Si l’on regarde attentivement les films d’Eric Rohmer, on constate que c’est surtout par leur supériorité psychologique et leur analyse pointue des rapports entre les deux sexes que les femmes se distinguent. Ainsi dans Contes d’été, elles remettent à sa place un Gaspard (Melvil Poupaud) naïf et indécis, perdu dans un triangle amoureux. Qu’il s’agisse de la jeune et intrépide Margot (Amanda Langlet), qui n’hésite pas à souligner les contradictions du jeune homme, de Solène qui lui fait comprendre qu’elle ne sera pas un plan B de vacances en lui lançant un ultimatum, ou encore de sa petite amie Léna, qui lui fait une tirade sur sa liberté lorsque ce dernier insiste pour passer du temps avec elle. Farouches, elles revendiquent le droit d’être elles-mêmes selon leur propre désir, bouleversant le monde qui les entoure, comme l’explique Régine Vial, productrice aux Films du Losange: “La femme rohmérienne est une lumière, une façon d’avancer dans le monde et de faire bouger des lignes, quelquefois avec des échecs.” Des rôles emblématiques que le cinéaste attribuait à des comédiennes dont il savait discerner “l’exceptionnel dans leur banalité”, dixit Marie Rivière, actrice principale du Rayon vert à une journaliste de Libération, passant beaucoup de temps avec elles, afin de mieux cerner leur complexité. Un entourage féminin qui ne cessera de l’accompagner jusqu’à la fin, comme l’illustre Antoine de Baecque: “Rohmer se plaisait dans la compagnie des femmes, non pas pour les séduire comme les héros de ses films, mais pour les écouter et leur parler.

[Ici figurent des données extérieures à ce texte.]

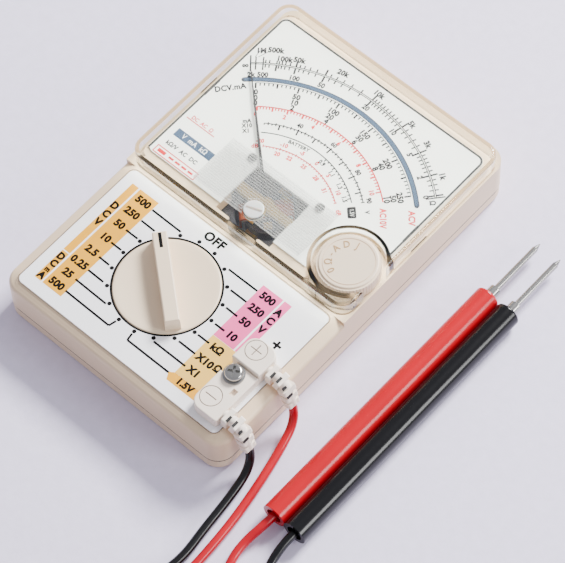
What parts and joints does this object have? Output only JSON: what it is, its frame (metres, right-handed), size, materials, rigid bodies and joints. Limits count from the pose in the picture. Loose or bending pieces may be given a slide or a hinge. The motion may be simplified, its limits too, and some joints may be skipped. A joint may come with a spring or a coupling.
{
  "type": "analog multimeter",
  "caption": "Pocket pointer-type multimeter with a rotary range selector, clear dial cover, ohm-adjust wheel and captive red and black test leads with probes.",
  "frame": {"origin": "centre of the case's underside, on the surface it rests on", "axes": "+X to the meter's right as it is read, +Y towards the scale end, +Z out of the face"},
  "size_m": [0.1669, 0.2139, 0.0238],
  "materials": {
    "case_plastic": "fine satin, warm cream",
    "clear_plastic": "clear moulded cover",
    "lens_plastic": "clear, finely ribbed, slightly yellowed",
    "dial_enamel": "satin white enamel",
    "label_enamel": "satin white enamel, printed",
    "knob_plastic": "satin off-white",
    "white_plastic": "satin white",
    "plug_plastic": "satin off-white",
    "plug_rubber": "matte off-white flexible vinyl",
    "red_pvc": "glossy red vinyl",
    "black_pvc": "glossy black vinyl",
    "red_plastic": "glossy red",
    "black_plastic": "satin black",
    "nickel": "nickel plate",
    "steel": "zinc plate",
    "brass": "satin",
    "magnet_steel": "dark",
    "aluminium": "satin",
    "copper_wire": "lacquered copper",
    "pointer_paint": "matte black",
    "clear_screw": "translucent off-white plastic",
    "board_laminate": "paper laminate",
    "resistor_lacquer": "lacquer",
    "diode_glass": "glass bead",
    "capacitor_resin": "dipped resin",
    "fuse_glass": "clear",
    "cell_jacket": "printed jacket"
  },
  "bodies": {
    "case": {"front_case": "case_plastic", "rear_case": "case_plastic", "case_screws": "steel", "meter_cover": "clear_plastic", "ribbed_lens": "lens_plastic", "dial_plate": "dial_enamel", "dial_screws": "nickel", "panel_plate": "label_enamel", "circuit_board": "board_laminate", "switch_contacts": "brass", "board_screws": "steel", "detent_ring": "black_plastic", "resistors": "resistor_lacquer", "diodes": "diode_glass", "capacitor": "capacitor_resin", "fuse": "fuse_glass", "fuse_clips": "brass", "battery_holder": "black_plastic", "battery_cells": "cell_jacket", "battery_contacts": "nickel", "movement_frame": "black_plastic", "magnet_yoke": "magnet_steel", "magnet_core": "magnet_steel", "core_supports": "brass", "movement_bridge": "brass", "movement_screws": "steel", "jewel_screws": "brass", "potentiometer": "black_plastic", "terminal_sockets": "nickel", "plug_pins": "nickel", "plug_body_negative": "plug_plastic", "plug_body_positive": "plug_plastic", "terminal_washer": "steel", "terminal_screw": "nickel", "cord_guard_red": "plug_rubber", "cord_guard_black": "plug_rubber", "lead_red": "red_pvc", "lead_red_end": "red_pvc", "lead_coil_red": "red_pvc", "lead_black": "black_pvc", "lead_black_end": "black_pvc", "lead_coil_black": "black_pvc", "probe_barrel_red": "red_plastic", "probe_barrel_black": "black_plastic", "probe_tips": "nickel"},
    "selector": {"selector_knob": "knob_plastic", "selector_rotor": "black_plastic", "rotor_screw": "steel", "contact_wipers": "brass", "detent_balls": "steel", "detent_springs": "steel"},
    "moving_coil": {"coil_former": "aluminium", "coil_winding": "copper_wire", "pivot_staffs": "steel", "pointer": "pointer_paint", "pointer_weights": "brass", "hairsprings": "brass"},
    "zero_lever": {"zero_lever": "brass"},
    "zero_screw": {"zero_adjust_screw": "clear_screw"},
    "ohm_wheel": {"ohm_adjust_wheel": "white_plastic"}
  },
  "joints": [
    {"name": "selector_turn", "type": "hinge", "parent": "case", "child": "selector", "pos_m": [-0.00415, -0.0351, 0.015], "axis": [0, 0, 1], "continuous": true},
    {"name": "pointer_swing", "type": "hinge", "parent": "case", "child": "moving_coil", "pos_m": [0.0003, 0.004, 0.0104], "axis": [0, 0, -1], "range_deg": [-2, 97], "stiffness_Nm_per_rad": 0.00005},
    {"name": "zero_lever_turn", "type": "hinge", "parent": "case", "child": "zero_lever", "pos_m": [0.0003, 0.004, 0.0185], "axis": [0, 0, 1], "range_deg": [-6, 6]},
    {"name": "zero_screw_turn", "type": "hinge", "parent": "case", "child": "zero_screw", "pos_m": [0.0003, -0.0012, 0.0215], "axis": [0, 0, 1], "range_deg": [-40, 40]},
    {"name": "ohm_wheel_turn", "type": "hinge", "parent": "case", "child": "ohm_wheel", "pos_m": [0.0333, 0.0041, 0.017], "axis": [0, 0, 1], "range_deg": [-135, 135]}
  ],
  "couplings": [
    {"joint": "zero_lever_turn", "follows": "zero_screw_turn", "ratio": 0.133}
  ]
}
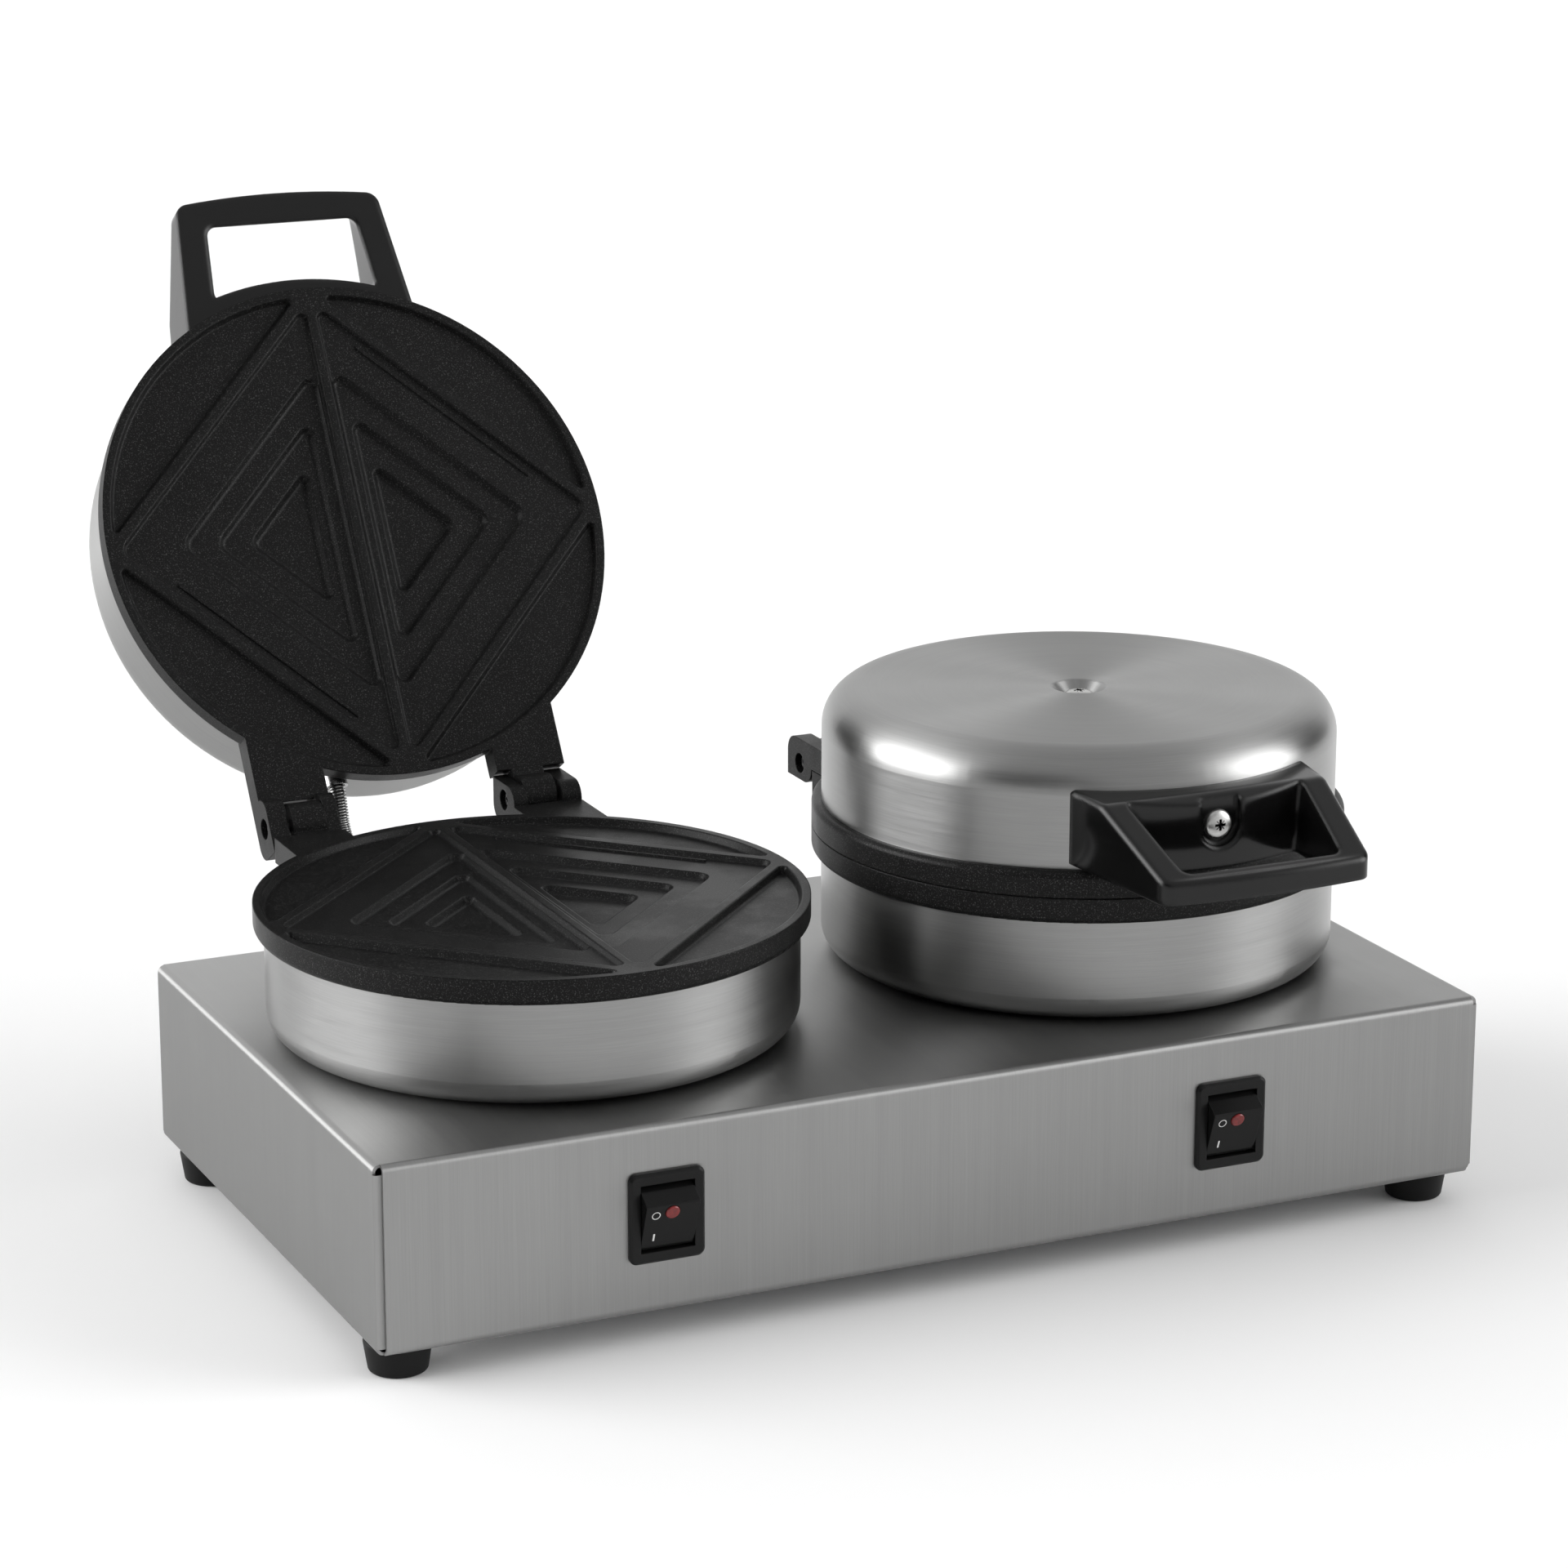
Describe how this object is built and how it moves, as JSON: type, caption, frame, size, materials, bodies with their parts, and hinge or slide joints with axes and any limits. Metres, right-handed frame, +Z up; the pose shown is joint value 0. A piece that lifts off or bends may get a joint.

Il les trouvait beaucoup plus intéressantes que les hommes, moins égocentrées et manipulatrices. Quand on lui demandait comment il pouvait vivre au milieu de toutes ces femmes, il répondait: ‘Chasteté absolue’. Je pense que c’est un point essentiel de sa carrière. Toute femme qui approchait Rohmer, ou qui était approchée par lui, avait cette garantie-là. En cela, il est vraiment hors de #MeToo, car l’on sait que les actrices vivent avec cette angoisse et cette ambiguïté-là en permanence.”